Each task creates its *own process*, loading the ``utopya`` module and working on the given instructions separately from every other task.

The **parallelization level** may be controlled by the ``parallelization_level`` configuration option:

* ``batch`` parallelization (the default) means that the *batch* tasks are being worked on in parallel while the individual tasks are meant to use only a single CPU core.
* ``task`` parallelization means that the batch tasks are worked on sequentially, leaving parallelization to the *individual* tasks.

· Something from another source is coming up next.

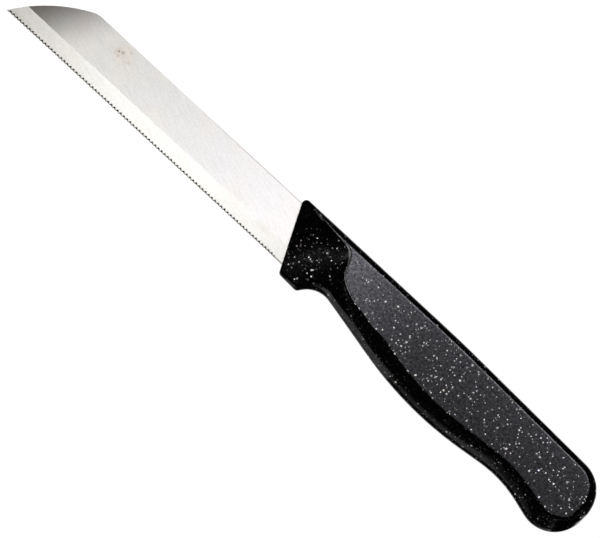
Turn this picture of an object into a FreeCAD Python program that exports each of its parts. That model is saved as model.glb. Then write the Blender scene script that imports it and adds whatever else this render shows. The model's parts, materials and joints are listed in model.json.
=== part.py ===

Under the hood, each task is worked in a separate :py:class:`multiprocessing.Process`, which is handled by :py:class:`~utopya.task.MPProcessTask`.
Independent of the platform, processes are created with the ``spawn`` method, thus making them fully independent from the parent process.
There is no option to share memory between processes; this would be too difficult and the speedup would most probably evaporate.

.. hint::

    Keep a lookout for memory usage of ``utopia batch``:
    running multiple memory-hungry evaluation tasks in parallel can lead to trouble!
    In such a case, consider setting a different ``parallelization_level``.


.. _batch_remarks:

Remarks
-------
* To **disable** individual tasks, add the ``enabled: false`` key.
* Tasks can be associated with a ``priority``, where a lower value means that the tasks will be worked on first.
* Use the ``debug`` option (on the *root level* of the batch configuration) to let a failing task lead to the stopping of all other tasks.
  Otherwise, a failing batch task will only lead to a warning in the output log.
* Typically, **stream forwarding** does not make sense with multiple tasks running at the same time because the log would become garbled.
  To still enable it in ``batch`` parallelization mode, set ``worker_kwargs.forward_streams: true``.